JAKARTA, KOMPAS - Pergerakan nilai tukar rupiah belum berdampak signifikan terhadap investasi dan transaksi kegiatan operasional operator telekomunikasi. Meski begitu, kinerja operator kini berada dalam tekanan persaingan ketat layanan dan konsekuensi kebijakan wajib registrasi nomor prabayar.
Direktur Keuangan PT Telekomunikasi Selular (Telkomsel) Heri Supriadi, Jumat (9/11/2018), di Jakarta, mengatakan, pergerakan nilai tukar rupiah terhadap dollar AS yang terjadi belakangan tidak berdampak signifikan terhadap kinerja perusahaan. Sebab, sejak aktivitas pengadaan barang, mayoritas transaksi telah dilakukan dalam mata uang rupiah sesuai anjuran Bank Indonesia.
"Mayoritas kontrak kerja dengan vendor bersifat jangka panjang sehingga harapannya exposure kenaikan nilai tukar rupiah sudah terjaga. Kalaupun kondisi nilai tukar tidak kunjung segera membaik, Telkomsel bersama vendor telah menyusun strategi pengelolaan risiko," kata dia.
Untuk investasi, Heri menyebut keseluruhan transaksi yang dilakukan dalam bentuk dollar AS berkisar 10 persen.

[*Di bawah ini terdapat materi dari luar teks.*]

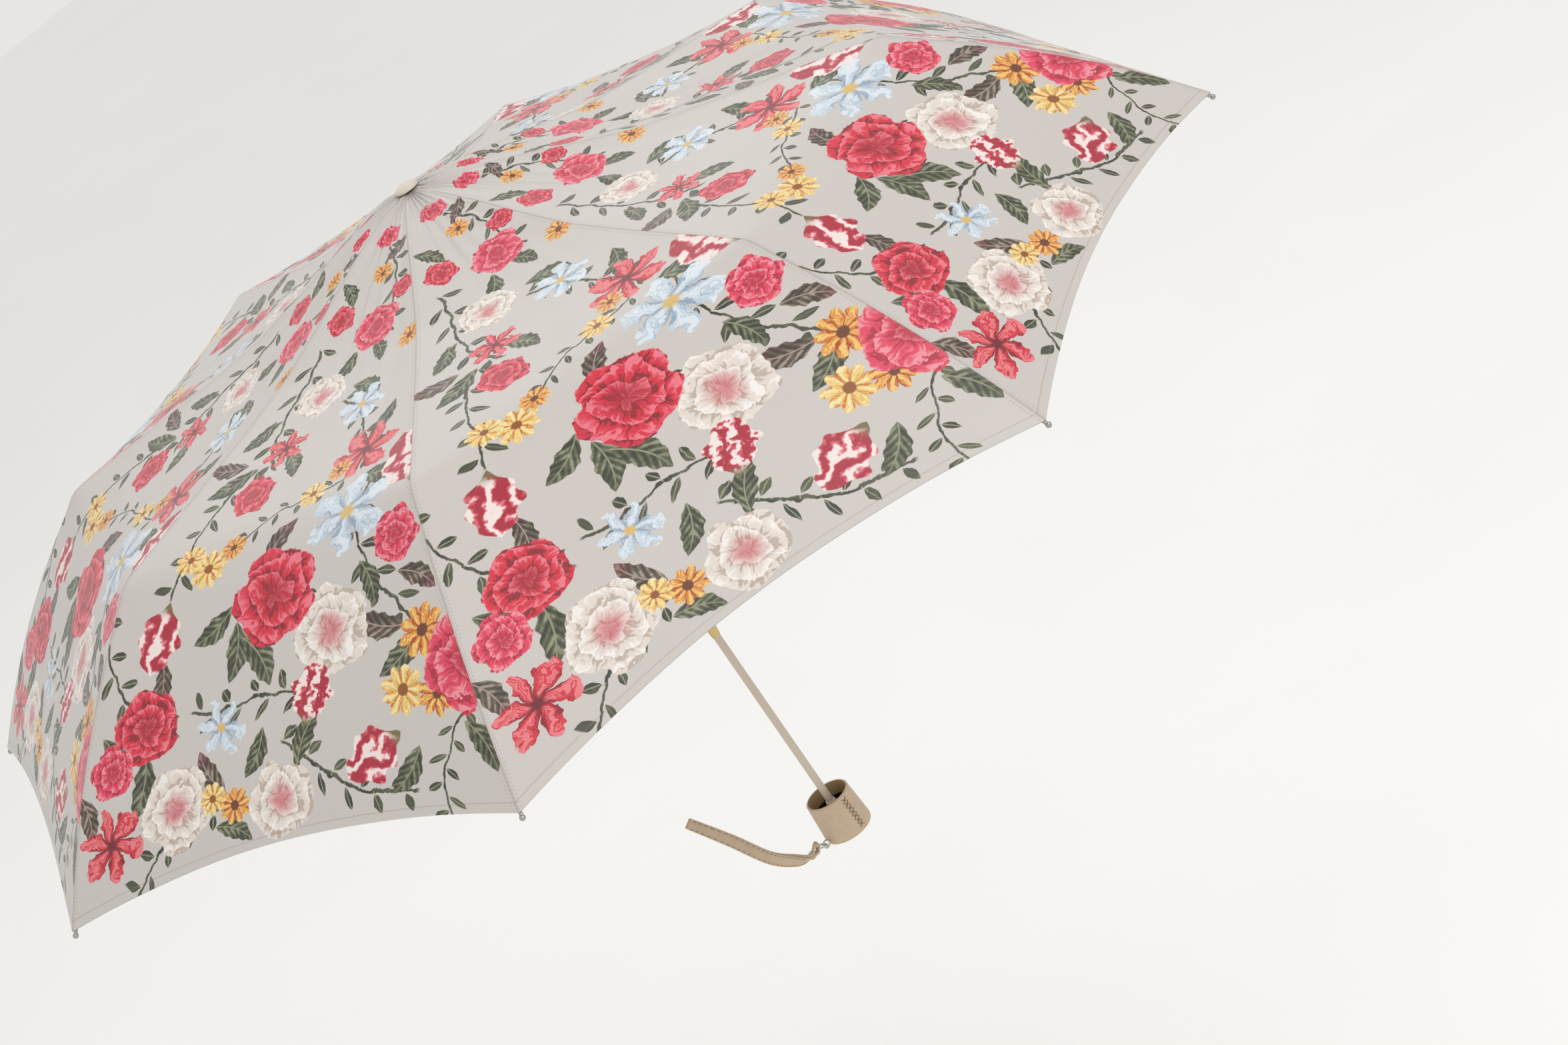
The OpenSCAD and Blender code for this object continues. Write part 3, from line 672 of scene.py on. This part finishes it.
# ---------------------------------------------------------------- canopy
# The first four are the CAD fabric's own: its hem arch, sag, bow and height over the ribs
HEM_ARCH = 21 * MM
PANEL_SAG = 5 * MM
OUTER_BOW = 8 * MM
FABRIC_LIFT = 2.2 * MM
RIB_CORNER = 14 * MM
PANEL_CORNER = 60 * MM
INNER_LINE = [(5, -1), (28, -3.5), (66, -14), (107, -27.5), (152, -41), (200, -49.5),
              (250, -57), (300, -64.5), (322, -67.5)]
OUTER_STATIONS = [0.08, 0.2, 0.35, 0.5, 0.65, 0.8, 0.92, 0.99]


def rib_line():
    """The fabric's line over a rib, as in the CAD solid: (radius, height above the peak)."""
    line = [(r * MM, z * MM) for r, z in INNER_LINE]
    start = np.array([middle_end.x, middle_end.z - peak_z])
    chord = np.array([tip_centre.x, tip_centre.z - peak_z]) - start
    normal = np.array([-chord[1], chord[0]]) / np.linalg.norm(chord)
    for u in OUTER_STATIONS:
        line.append(tuple(start + u * chord + normal * (4 * OUTER_BOW * u * (1 - u) + FABRIC_LIFT)))
    return np.array(line)


def smoothed(line, window):
    """The line at 1 mm steps with its corners rounded over the window's length."""
    runs = np.concatenate([[0], np.cumsum(np.linalg.norm(np.diff(line, axis=0), axis=1))])
    fine = np.linspace(0, runs[-1], int(runs[-1] / MM) + 1)
    dense = np.stack([np.interp(fine, runs, line[:, k]) for k in range(2)], axis=1)
    half = max(1, int(window / MM / 2))
    kernel = np.ones(2 * half + 1) / (2 * half + 1)
    before = 2 * dense[0] - dense[half:0:-1]
    after = 2 * dense[-1] - dense[-2:-half - 2:-1]
    padded = np.concatenate([before, dense, after])
    return fine, np.stack([np.convolve(padded[:, k], kernel, "valid") for k in range(2)], axis=1)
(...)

Sementara itu, transaksi kegiatan operasional yang memakai dollar AS berkisar dua hingga tiga persen.
Ketua Umum Asosiasi Penyelenggara Telekomunikasi Seluruh Indonesia Ririek Adriansyah mengatakan, secara industri, para operator berada dalam tekanan pasca penerapan kebijakan wajib registrasi nomor prabayar dengan validasi data kependudukan. Selain itu, industri tengah menghadapi persaingan ketat, seperti perang harga layanan.
Berdasarkan laporan riset Deutsche Bank Indo Pulsa:Mega Trend (1 November 2018), pada triwulan III-2018, pendapatan data Telkomsel mencapai Rp 12,5 triliun atau naik 24 persen dibanding setahun sebelumnya. Pertumbuhan pendapatan data ini lebih tinggi dibanding operator lain, seperti XL Axiata. Pada triwulan III-2018, XL Axiata membukukan pendapatan data sebesar Rp 3,8 triliun atau naik 7 persen dibanding setahun sebelumnya.
Laporan itu menyebutkan, pada triwulan III-2018, pangsa pasar pendapatan kotor Telkomsel mencapai rekor tertinggi, yakni 66,5 persen. Operator ini disebut "mengambil" bagian dari Indosat Ooredoo dan XL Axiata. Nilai belanja modal dan kondisi infrastruktur jaringannya berada di urutan teratas. Wilayah Jawa yang biasa menjadi konsentrasi pendapatan utama XL Axiata ataupun Indosat Ooredoo diketahui juga mendukung pertumbuhan Telkomsel.
Mengenai pergerakan harga saham operator, laporan tersebut menyebutkan beberapa faktor, antara lain risiko tren makro ekonomi yang memburuk, perubahan peraturan yang tidak simetris, dan persaingan tidak rasional. Risiko tren makro ekonomi yang dimaksud meliputi suku bunga lebih tinggi dan peningkatan volatilitas mata uang.
Oleh karenanya, peringkat beli dan harga tertinggi saham Telkom dipertahankan sebesar Rp 4.375, sementara XL Axiata sesear Rp 3.400. Adapun, peringkat jual dan harga tertinggi saham Indosat Ooredoo dipertahankan sebesar Rp 2.200.
Vice President dan Analis Senior Moody\'s Nidhi Dhruv mengatakan, semua pasar layanan telekomunikasi seluler di Asia Pasifik tengah mengalami persaingan ketat. "Kompetisi akan semakin kuat pada tahun 2019," ujarnya.
Mengutip laporan riset Moody\'s "Telecommunication, Asia Pacific:2019 Outlook", Nidhi menjelaskan rata-rata pertumbuhan pendapatan operator di 11 negara Asia Pasifik turun menjadi antara 3,0 hingga 3,5 persen pada 2019. Pada tahun 2017, rata-rata pertumbuhan pendapatan yaitu 3,9 persen.
Teknologi 4G LTE masih tetap dipakai, di samping bersiap mengimplementasikan 5G. Tingginya pengembalian pemegang saham serta peningkatan belanja modal akan menekan pembentukan arus kas. Akibatnya, perusahaan bakal mengupayakan diversifikasi pendapatan.